Write the material out again exactly as it stands.

☆ ☆ ☆ ☆ ☆ ☆ ☆

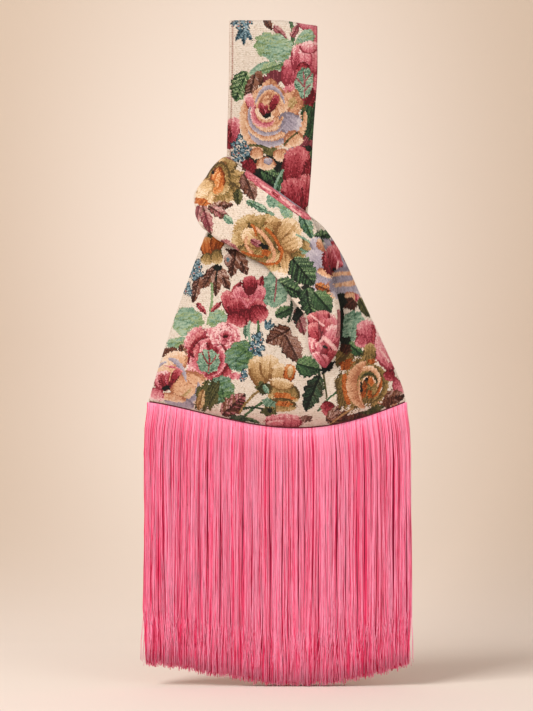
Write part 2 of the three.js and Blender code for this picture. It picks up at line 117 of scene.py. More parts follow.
class Cloth:
    """The stitches of one sheet: where each lies on the chart in millimetres, and its thread's colour."""

    def __init__(self, x, y):
        self.x = x
        self.y = y
        rib = 0.5 + 0.5 * np.sin(y * 3.1 + 0.5 * np.sin(x * 0.3))
        pick = 1.1 + 1.3 * rib + chance.random(len(x)) * 1.5 - 1.9 * (chance.random(len(x)) < 0.09)
        self.colour = ivory[np.clip(pick, 0, 3).astype(int)].copy()

    def near(self, x, y, reach):
        return np.nonzero((np.abs(self.x - x) < reach) & (np.abs(self.y - y) < reach))[0]

    def stitch(self, spots, spool, tone):
        """Works the spots in the spool's threads, tone 0 dark to 1 pale, mixed where two tones meet."""
        mixed = np.clip(tone, 0, 1) * 4.4 + (chance.random(len(spots)) - 0.5) * 1.1
        mixed -= 1.1 * (chance.random(len(spots)) < 0.06)
        self.colour[spots] = spools[spool][np.clip(mixed, 0, 4).astype(int)]

    def local(self, x, y, wide, tall, turn, reach):
        """The stitches round a motif's middle, and how far across and down it each is, 1 at its edge."""
        spots = self.near(x, y, max(wide, tall) * reach)
        angle = math.radians(turn)
        across = self.x[spots] - x
        down = self.y[spots] - y
        u = (across * math.cos(angle) + down * math.sin(angle)) / (wide / 2)
        v = (-across * math.sin(angle) + down * math.cos(angle)) / (tall / 2)
        return spots, u, v

    def hatch(self, place, seed):
        """The uneven step from row to row that shading in a jacquard has."""
        return hatches[(np.floor(place / HATCH_ROW).astype(int) + int(seed)) % len(hatches)] - 0.5

    def leaf(self, x, y, wide, tall, turn, spool, second=None, teeth=5):
        """A pointed leaf along its own u: toothed edge, middle vein, slanting side veins, one half lit."""
        spots, u, v = self.local(x, y, wide, tall, turn, 0.75)
        along = np.clip((u + 1) / 2, 0, 1)
        swell = np.sin(np.pi * along ** 0.8) ** 0.7 * (1 + 0.1 * np.sin(along * teeth * 2 * np.pi))
        swell = swell + (chance.random(len(u)) - 0.5) * 0.12
        hit = (np.abs(u) < 1) & (np.abs(v) < swell)
        spots, u, v, swell = spots[hit], u[hit], v[hit], swell[hit]
        slant = u * wide / 2 - np.abs(v) * tall * 0.45
        vein = np.sin(slant * 2 * np.pi / max(wide / (teeth + 1), 3.2))
        tone = 0.5 - 0.15 * np.sign(v) + 0.05 * vein + 0.32 * self.hatch(slant, x) - 0.14 * u
        tone += 0.26 * (chance.random(len(u)) - 0.5)
        tone -= 0.4 * (np.abs(v) > swell * 0.84) * (v > 0)
        tone = np.where(np.abs(v) < min(1.1 / tall * 2, 0.16), 0.05, tone)
        self.stitch(spots, spool, tone)
        if second:
            streak = (self.hatch(slant + 40 * np.sign(v), y) > 0.12) & (chance.random(len(u)) < 0.8)
            self.stitch(spots[streak], second, tone[streak] + 0.16)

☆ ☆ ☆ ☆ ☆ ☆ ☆

## SOLUTION TO THE PROBLEM
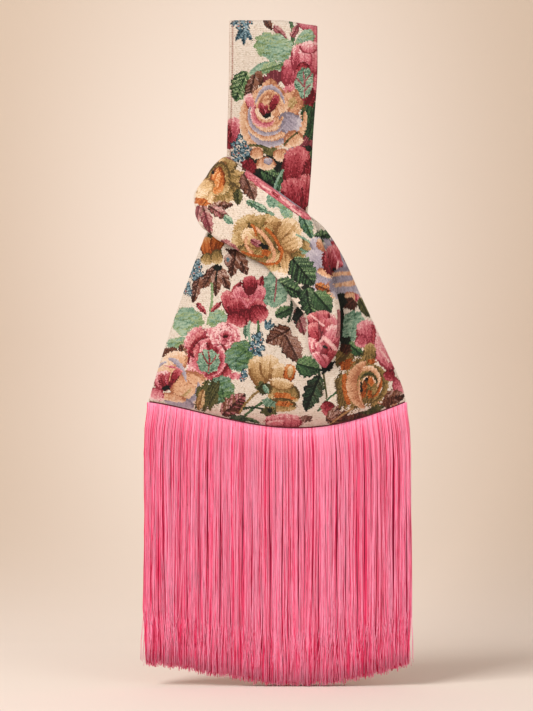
Write part 2 of the three.js and Blender code for this picture. It picks up at line 117 of scene.py. More parts follow.
class Cloth:
    """The stitches of one sheet: where each lies on the chart in millimetres, and its thread's colour."""

    def __init__(self, x, y):
        self.x = x
        self.y = y
        rib = 0.5 + 0.5 * np.sin(y * 3.1 + 0.5 * np.sin(x * 0.3))
        pick = 1.1 + 1.3 * rib + chance.random(len(x)) * 1.5 - 1.9 * (chance.random(len(x)) < 0.09)
        self.colour = ivory[np.clip(pick, 0, 3).astype(int)].copy()

    def near(self, x, y, reach):
        return np.nonzero((np.abs(self.x - x) < reach) & (np.abs(self.y - y) < reach))[0]

    def stitch(self, spots, spool, tone):
        """Works the spots in the spool's threads, tone 0 dark to 1 pale, mixed where two tones meet."""
        mixed = np.clip(tone, 0, 1) * 4.4 + (chance.random(len(spots)) - 0.5) * 1.1
        mixed -= 1.1 * (chance.random(len(spots)) < 0.06)
        self.colour[spots] = spools[spool][np.clip(mixed, 0, 4).astype(int)]

    def local(self, x, y, wide, tall, turn, reach):
        """The stitches round a motif's middle, and how far across and down it each is, 1 at its edge."""
        spots = self.near(x, y, max(wide, tall) * reach)
        angle = math.radians(turn)
        across = self.x[spots] - x
        down = self.y[spots] - y
        u = (across * math.cos(angle) + down * math.sin(angle)) / (wide / 2)
        v = (-across * math.sin(angle) + down * math.cos(angle)) / (tall / 2)
        return spots, u, v

    def hatch(self, place, seed):
        """The uneven step from row to row that shading in a jacquard has."""
        return hatches[(np.floor(place / HATCH_ROW).astype(int) + int(seed)) % len(hatches)] - 0.5

    def leaf(self, x, y, wide, tall, turn, spool, second=None, teeth=5):
        """A pointed leaf along its own u: toothed edge, middle vein, slanting side veins, one half lit."""
        spots, u, v = self.local(x, y, wide, tall, turn, 0.75)
        along = np.clip((u + 1) / 2, 0, 1)
        swell = np.sin(np.pi * along ** 0.8) ** 0.7 * (1 + 0.1 * np.sin(along * teeth * 2 * np.pi))
        swell = swell + (chance.random(len(u)) - 0.5) * 0.12
        hit = (np.abs(u) < 1) & (np.abs(v) < swell)
        spots, u, v, swell = spots[hit], u[hit], v[hit], swell[hit]
        slant = u * wide / 2 - np.abs(v) * tall * 0.45
        vein = np.sin(slant * 2 * np.pi / max(wide / (teeth + 1), 3.2))
        tone = 0.5 - 0.15 * np.sign(v) + 0.05 * vein + 0.32 * self.hatch(slant, x) - 0.14 * u
        tone += 0.26 * (chance.random(len(u)) - 0.5)
        tone -= 0.4 * (np.abs(v) > swell * 0.84) * (v > 0)
        tone = np.where(np.abs(v) < min(1.1 / tall * 2, 0.16), 0.05, tone)
        self.stitch(spots, spool, tone)
        if second:
            streak = (self.hatch(slant + 40 * np.sign(v), y) > 0.12) & (chance.random(len(u)) < 0.8)
            self.stitch(spots[streak], second, tone[streak] + 0.16)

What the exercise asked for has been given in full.